- **Data provided**
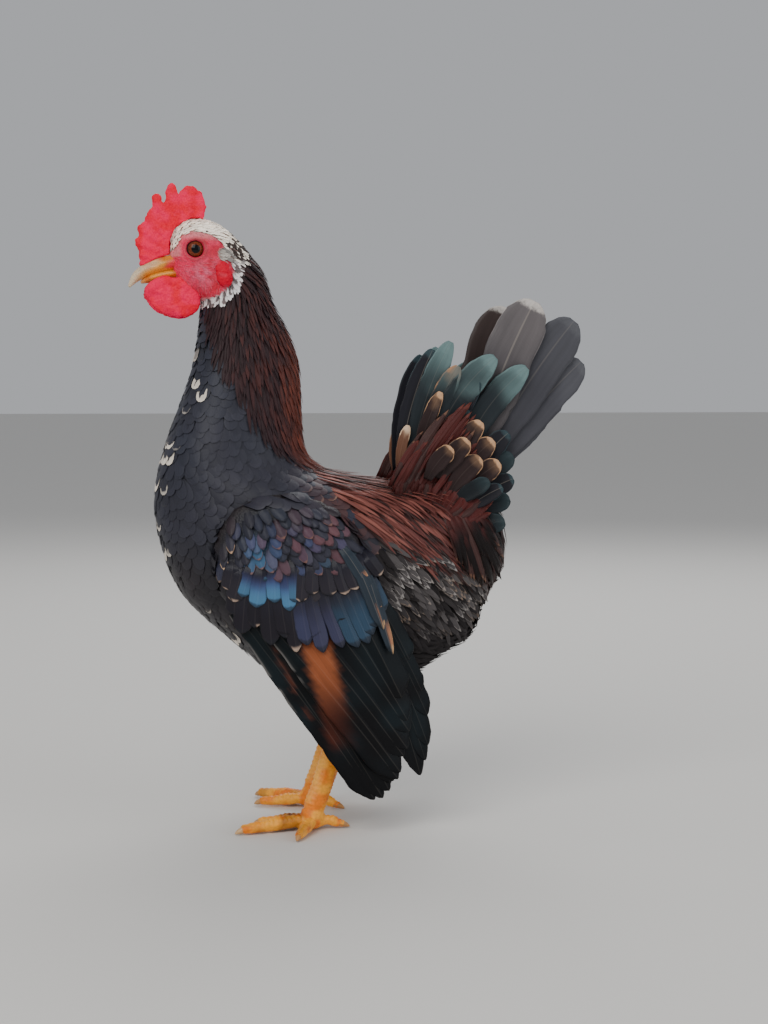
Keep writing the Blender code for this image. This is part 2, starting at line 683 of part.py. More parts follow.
def main():
    """Build every node of the bird."""
    clear_scene()
    parts = bpy.data.collections.new("bantam_cock")
    bpy.context.scene.collection.children.link(parts)

    slate = plain_material("slate_plumage", (0.05, 0.055, 0.075), 0.6)
    mahogany = plain_material("mahogany_plumage", (0.14, 0.045, 0.035), 0.6)
    quill = plain_material("wing_and_tail_plumage", (0.07, 0.08, 0.09), 0.45)
    red = plain_material("comb_skin", (0.62, 0.02, 0.03), 0.5)
    face = plain_material("face_skin", (0.60, 0.16, 0.14), 0.55)
    horn = plain_material("beak_horn", (0.72, 0.60, 0.40), 0.4)
    iris = plain_material("eye", (0.35, 0.12, 0.03), 0.1)
    scale = plain_material("leg_scales", (0.75, 0.42, 0.10), 0.5)
    nail = plain_material("claw_horn", (0.55, 0.42, 0.28), 0.4)

    torso = loft_levels("torso", BODY_LEVELS, 51.5, NECK_PLANE - GAP / 2, 32, 20, slate, parts, foot=50.6)
    neck = loft_levels("neck", NECK_LEVELS, NECK_PLANE + GAP / 2, HEAD_PLANE - GAP / 2, 28, 8,
                       mahogany, parts)
    head = loft_levels("head", HEAD_LEVELS, HEAD_PLANE + GAP / 2, 233.8, 28, 13, face, parts, top=234.3)

    beak_upper = tube_loft(UPPER_BEAK, 14, parts, "beak_upper", horn, (0, -1, 0))
    beak_lower = tube_loft(LOWER_BEAK, 14, parts, "beak_lower", horn, (0, -1, 0))
    clear_of(beak_upper, [head], parts)
    clear_of(beak_lower, [head, beak_upper], parts)

    comb = make_comb(parts, red)
    clear_of(comb, [head, beak_upper], parts)

    wattle = make_wattle(parts, red)
    clear_of(wattle, [head, beak_lower, beak_upper, neck], parts)
    mirrored(wattle, "wattle_right", red, parts)

    lobe = ball((0, 0, 0), 1.0, parts, "earlobe_left", red, 14, 10, (2.9, 2.2, 4.9))
    lobe.data.transform(turn_about_y(-0.25))
    for vertex in lobe.data.vertices:
        vertex.co += Vector((-52.4, -11.4, 212.4)) * MM
    clear_of(lobe, [head], parts)
    mirrored(lobe, "earlobe_right", red, parts)

    for side, name in ((-1, "eye_left"), (1, "eye_right")):
        ball((EYE_X, side * EYE_DEPTH, EYE_Z), EYE_RADIUS, parts, name, iris, 14, 8)
    join_all(head, make_lids(parts))
    clear_of(head, [bpy.data.objects["eye_left"], bpy.data.objects["eye_right"]], parts)

    for side in (-1, 1):
        pit = ball((-78.2, side * 3.7, 216.6), 1.0, parts, "pit", None, 10, 8, (1.3, 0.9, 0.7))
        apply_boolean(beak_upper, 'DIFFERENCE', other=pit)
        bpy.data.objects.remove(pit, do_unlink=True)
    keep_largest(beak_upper)
    weld(beak_upper)

    wing = make_wing(parts, quill, torso)
    mirrored(wing, "wing_right", quill, parts)

    tail = make_tail(parts, quill)
    clear_of(tail, [torso], parts)

    make_leg(parts, slate, scale, nail, torso, 1)
    make_leg(parts, slate, scale, nail, torso, -1)
    for thing in parts.objects:
        thing.data.transform(Matrix.Translation((CENTRE_SHIFT * MM, 0, 0)))


def turn_about_y(angle):
    """Turn about the Y axis."""
    return Matrix.Rotation(angle, 4, 'Y')


main()
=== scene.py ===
"""Standing bantam cock: skin, plumage, comb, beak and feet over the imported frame.

Sizes are in millimetres in the bird's own frame: it faces -X, its left side
is at -Y and the ground is Z = 0. Meshes are written in metres.
"""
import logging
import math
from dataclasses import dataclass, field
from enum import Enum
from itertools import product
from typing import Callable, Dict, List, Sequence, Tuple

import bmesh
import bpy
import numpy as np
from bmesh.types import BMesh, BMVert
from bpy.types import Material, Mesh, Node, NodeSocket, Object
from mathutils import Matrix, Vector
from mathutils.bvhtree import BVHTree


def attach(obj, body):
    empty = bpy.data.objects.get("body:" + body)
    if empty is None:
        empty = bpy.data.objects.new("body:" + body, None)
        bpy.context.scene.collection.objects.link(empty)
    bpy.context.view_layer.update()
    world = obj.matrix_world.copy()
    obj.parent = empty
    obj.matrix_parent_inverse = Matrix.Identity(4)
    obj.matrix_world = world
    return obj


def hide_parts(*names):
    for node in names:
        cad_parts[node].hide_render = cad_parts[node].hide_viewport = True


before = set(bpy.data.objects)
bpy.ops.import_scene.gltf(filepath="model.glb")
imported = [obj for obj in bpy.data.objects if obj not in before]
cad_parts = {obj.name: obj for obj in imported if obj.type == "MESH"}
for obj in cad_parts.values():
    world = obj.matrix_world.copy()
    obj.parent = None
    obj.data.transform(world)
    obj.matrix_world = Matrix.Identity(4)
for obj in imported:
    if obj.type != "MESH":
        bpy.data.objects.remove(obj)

LOG = logging.getLogger("bantam_cock")
MM = 0.001
CENTRE_SHIFT = -2.05
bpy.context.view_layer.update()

Array = np.ndarray
Point = Tuple[float, float]
Triple = Tuple[float, float, float]
Look = Tuple[Array, Array, Array]
Station = Tuple[Triple, float, float, float]


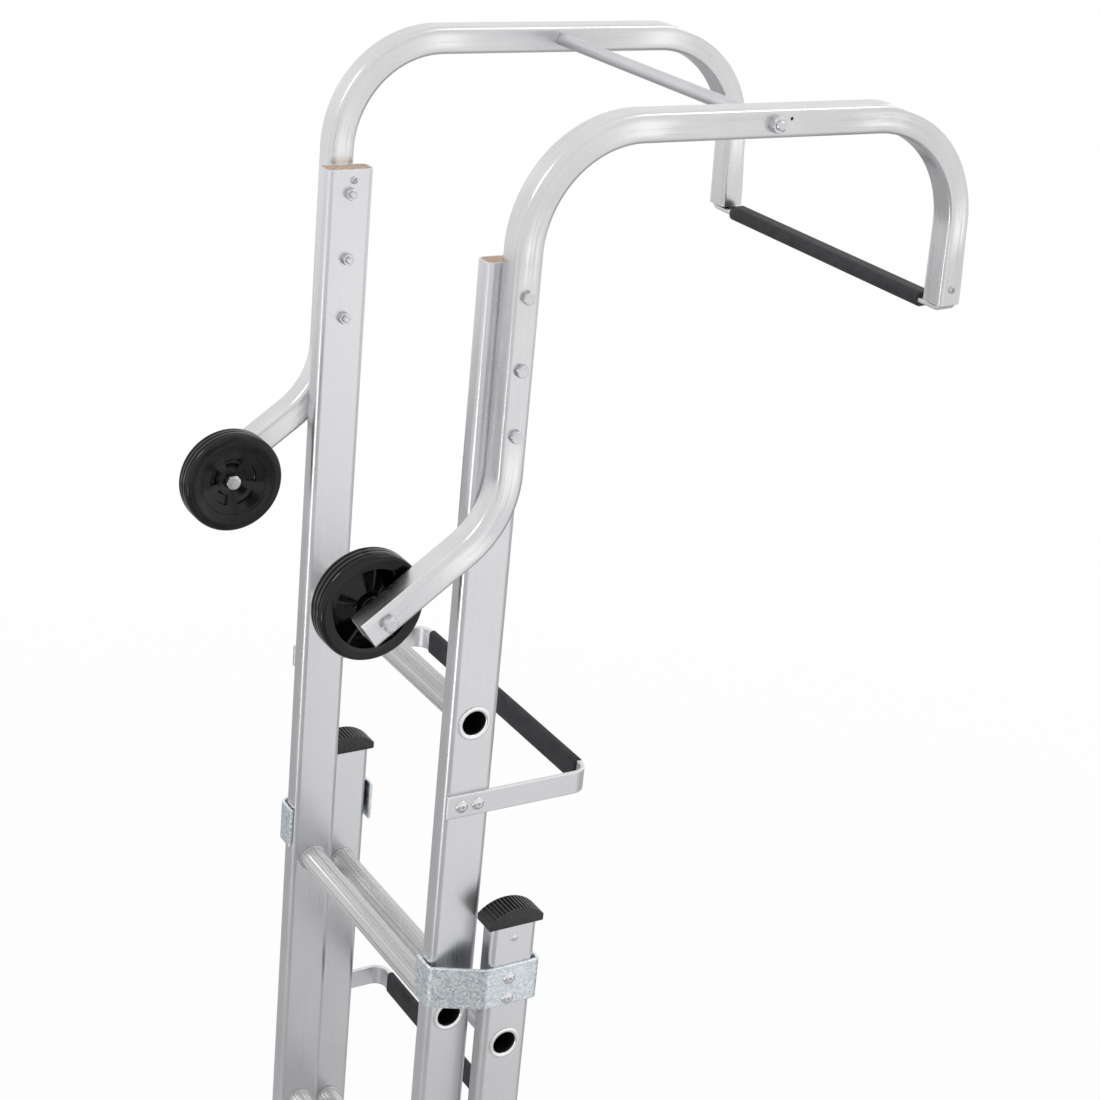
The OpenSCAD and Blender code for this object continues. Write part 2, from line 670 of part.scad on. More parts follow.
// Moulded wheel about Z: its dished side at Z = 0, its ribbed side at Z = wheel_w. The
// disc slopes from the dish's edge in to the hub, with pockets sunk into it
module wheel_body() {
  shoulder = 4;
  disc_t = 4;
  lip = 1.5;
  pocket = 2.8;
  rib_t = 2.5;
  hub_r = axle_d / 2 + 7;
  groove = 1.6;
  pitch = wheel_w / (tread_grooves + 1);
  rim_in = wheel_r - 12.5;
  dish_r = wheel_r - 16.5;
  fall = (disc_dish - lip) / (dish_r - hub_r);
  pocket_r0 = hub_r + 3;
  pocket_r1 = hub_r + 12;
  difference() {
    union() {
      rotate_extrude($fn = 128) {
        // Rim with rounded shoulders
        difference() {
          union() {
            translate([rim_in, 0]) square([wheel_r - shoulder - rim_in, wheel_w]);
            translate([rim_in, shoulder]) square([wheel_r - rim_in, wheel_w - 2 * shoulder]);
            for (z = [shoulder, wheel_w - shoulder])
              translate([wheel_r - shoulder, z]) circle(shoulder);
          }
          for (i = [1 : tread_grooves])
            translate([wheel_r, i * pitch]) square([2 * groove, groove], center = true);
        }
        // Lip of the dish, sloping disc and hub
        polygon([[hub_r, disc_dish], [dish_r, lip], [dish_r, 0], [rim_in + 1, 0],
                 [rim_in + 1, lip + disc_t], [dish_r, lip + disc_t], [hub_r, disc_dish + disc_t]]);
        translate([0, disc_dish]) square([hub_r, wheel_w - disc_dish]);
      }
      // Ribs on the open side
      for (i = [1 : wheel_slots])
        rotate((i + 0.5) * 360 / wheel_slots) translate([0, rib_t / 2, 0]) rotate([90, 0, 0])
          linear_extrude(rib_t)
            polygon([[hub_r - 1, disc_dish + disc_t - 0.5], [dish_r, lip + disc_t - 0.5],
                     [rim_in + 1, lip + disc_t - 0.5], [rim_in + 1, wheel_w - 1.5],
                     [hub_r - 1, wheel_w - 1.5]]);
    }
    translate([0, 0, disc_dish - past])
      cylinder(h = wheel_w - disc_dish + 2 * past, r = axle_d / 2 + axle_play);
    // Curved pockets in the disc, between the ribs
    for (i = [1 : wheel_slots])
      rotate(i * 360 / wheel_slots - 115 / wheel_slots)
        rotate_extrude(angle = 230 / wheel_slots, $fn = 96)
          polygon([[pocket_r0, 0], [pocket_r1, 0],
                   [pocket_r1, disc_dish - (pocket_r1 - hub_r) * fall + pocket],
                   [pocket_r0, disc_dish - (pocket_r0 - hub_r) * fall + pocket]]);
  }
}

// The wheels spin freely, and the photograph shows them half a rib apart
module wheel(s) color(black) place() side(s)
  translate([wheel_x0, axle_y, axle_z]) along_x()
    rotate(s < 0 ? 180 / wheel_slots : 0) wheel_body();

lower_stile(-1);  // lower_stile_left
lower_stile(1);  // lower_stile_right
lower_rung(1);  // lower_rung_1
lower_rung(2);  // lower_rung_2
lower_rung(3);  // lower_rung_3
lower_rung(4);  // lower_rung_4
lower_rung(5);  // lower_rung_5
lower_rung(6);  // lower_rung_6
lower_rung(7);  // lower_rung_7
lower_rung(8);  // lower_rung_8
lower_foot(-1);  // lower_foot_left
lower_foot(1);  // lower_foot_right
top_cap(-1);  // top_cap_left
top_cap(1);  // top_cap_right
guide_bracket(-1);  // guide_bracket_left
guide_bracket(1);  // guide_bracket_right
lower_bearer();
lower_bearer_sleeve();
lower_rivets();
upper_stile(-1);  // upper_stile_left
upper_stile(1);  // upper_stile_right
upper_rung(1);  // upper_rung_1
upper_rung(2);  // upper_rung_2
upper_rung(3);  // upper_rung_3
upper_rung(4);  // upper_rung_4
upper_rung(5);  // upper_rung_5
upper_rung(6);  // upper_rung_6
upper_rung(7);  // upper_rung_7
upper_rung(8);  // upper_rung_8
upper_rung(9);  // upper_rung_9
upper_foot(-1);  // upper_foot_left
upper_foot(1);  // upper_foot_right
timber_packer(-1);  // timber_packer_left
timber_packer(1);  // timber_packer_right
packer_screws();
hook(-1);  // hook_left
hook(1);  // hook_right
hook_bolts();
hook_nuts();
tie_tube();
tie_rod();
tie_nuts();
ridge_bar();
ridge_sleeve();
ridge_screws();
upper_bearer();
upper_bearer_sleeve();
bottom_bracket(-1);  // bottom_bracket_left
bottom_bracket(1);  // bottom_bracket_right
upper_rivets();
axle_bolts();
axle_nuts();
axle_spacers();
wheel(-1);  // wheel_left
wheel(1);  // wheel_right
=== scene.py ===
import bmesh
import bpy
import math
import numpy as np
from mathutils import Matrix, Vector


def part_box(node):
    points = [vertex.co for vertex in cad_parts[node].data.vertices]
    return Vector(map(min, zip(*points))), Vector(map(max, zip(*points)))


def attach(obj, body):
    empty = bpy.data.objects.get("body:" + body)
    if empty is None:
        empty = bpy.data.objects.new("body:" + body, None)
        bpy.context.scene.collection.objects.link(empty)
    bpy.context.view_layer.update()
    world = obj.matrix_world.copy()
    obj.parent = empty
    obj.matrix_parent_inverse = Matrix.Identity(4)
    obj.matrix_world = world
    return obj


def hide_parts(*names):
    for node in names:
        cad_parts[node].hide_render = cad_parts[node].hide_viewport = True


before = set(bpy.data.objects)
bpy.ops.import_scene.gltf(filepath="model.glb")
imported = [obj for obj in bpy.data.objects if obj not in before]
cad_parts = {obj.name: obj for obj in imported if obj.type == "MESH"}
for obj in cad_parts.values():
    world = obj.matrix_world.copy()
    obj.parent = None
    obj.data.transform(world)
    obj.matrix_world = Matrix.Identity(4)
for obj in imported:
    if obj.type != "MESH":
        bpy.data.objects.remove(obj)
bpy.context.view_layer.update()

# ---- Camera ----
# A 73 mm view from beside and above the hooks, leaning a little, as the photograph was
# taken. It is placed from the middle of the last upper rung.


def middle(node):
    """The middle of a CAD node's box."""
    lo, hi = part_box(node)
    return (np.array(lo) + np.array(hi)) / 2


def put(name, data):
    """A new object in the scene, at the origin."""
    o = bpy.data.objects.new(name, data)
    bpy.context.scene.collection.objects.link(o)
    return o


def point(o, x, y, z, where):
    """Turns and places a camera or a lamp by its own three axes and its place."""
    m = np.eye(4)
    m[:3, 0], m[:3, 1], m[:3, 2], m[:3, 3] = x, y, z, where
    o.matrix_world = Matrix(m.tolist())


top_rung = middle("upper_rung_9")
viewpoint = top_rung + [1.6301, -0.8795, 0.8913]
turn, tilt, lean = np.radians([57.55, 22.69, -5.60])
ahead = np.array([-np.sin(turn) * np.cos(tilt), np.cos(turn) * np.cos(tilt), -np.sin(tilt)])
level = np.array([np.cos(turn), np.sin(turn), 0.0])
below = np.cross(ahead, level)
camera = bpy.data.cameras.new("camera")
camera.sensor_width = 36
camera.lens = 73.17
camera.shift_x = 0.0022
camera.shift_y = -0.0069
camera.clip_end = 100
camera_object = put("camera", camera)
point(camera_object, np.cos(lean) * level + np.sin(lean) * below,
      np.sin(lean) * level - np.cos(lean) * below, -ahead, viewpoint)
bpy.context.scene.camera = camera_object
bpy.context.scene.view_settings.view_transform = "Standard"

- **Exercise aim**
Your task is to reproduce exactly the lines beginning at the line containing "packer_screws();" and ending at the line containing "# taken. It", inclusive.

- **Answer**
packer_screws();
hook(-1);  // hook_left
hook(1);  // hook_right
hook_bolts();
hook_nuts();
tie_tube();
tie_rod();
tie_nuts();
ridge_bar();
ridge_sleeve();
ridge_screws();
upper_bearer();
upper_bearer_sleeve();
bottom_bracket(-1);  // bottom_bracket_left
bottom_bracket(1);  // bottom_bracket_right
upper_rivets();
axle_bolts();
axle_nuts();
axle_spacers();
wheel(-1);  // wheel_left
wheel(1);  // wheel_right
=== scene.py ===
import bmesh
import bpy
import math
import numpy as np
from mathutils import Matrix, Vector


def part_box(node):
    points = [vertex.co for vertex in cad_parts[node].data.vertices]
    return Vector(map(min, zip(*points))), Vector(map(max, zip(*points)))


def attach(obj, body):
    empty = bpy.data.objects.get("body:" + body)
    if empty is None:
        empty = bpy.data.objects.new("body:" + body, None)
        bpy.context.scene.collection.objects.link(empty)
    bpy.context.view_layer.update()
    world = obj.matrix_world.copy()
    obj.parent = empty
    obj.matrix_parent_inverse = Matrix.Identity(4)
    obj.matrix_world = world
    return obj


def hide_parts(*names):
    for node in names:
        cad_parts[node].hide_render = cad_parts[node].hide_viewport = True


before = set(bpy.data.objects)
bpy.ops.import_scene.gltf(filepath="model.glb")
imported = [obj for obj in bpy.data.objects if obj not in before]
cad_parts = {obj.name: obj for obj in imported if obj.type == "MESH"}
for obj in cad_parts.values():
    world = obj.matrix_world.copy()
    obj.parent = None
    obj.data.transform(world)
    obj.matrix_world = Matrix.Identity(4)
for obj in imported:
    if obj.type != "MESH":
        bpy.data.objects.remove(obj)
bpy.context.view_layer.update()

# ---- Camera ----
# A 73 mm view from beside and above the hooks, leaning a little, as the photograph was
# taken. It is placed from the middle of the last upper rung.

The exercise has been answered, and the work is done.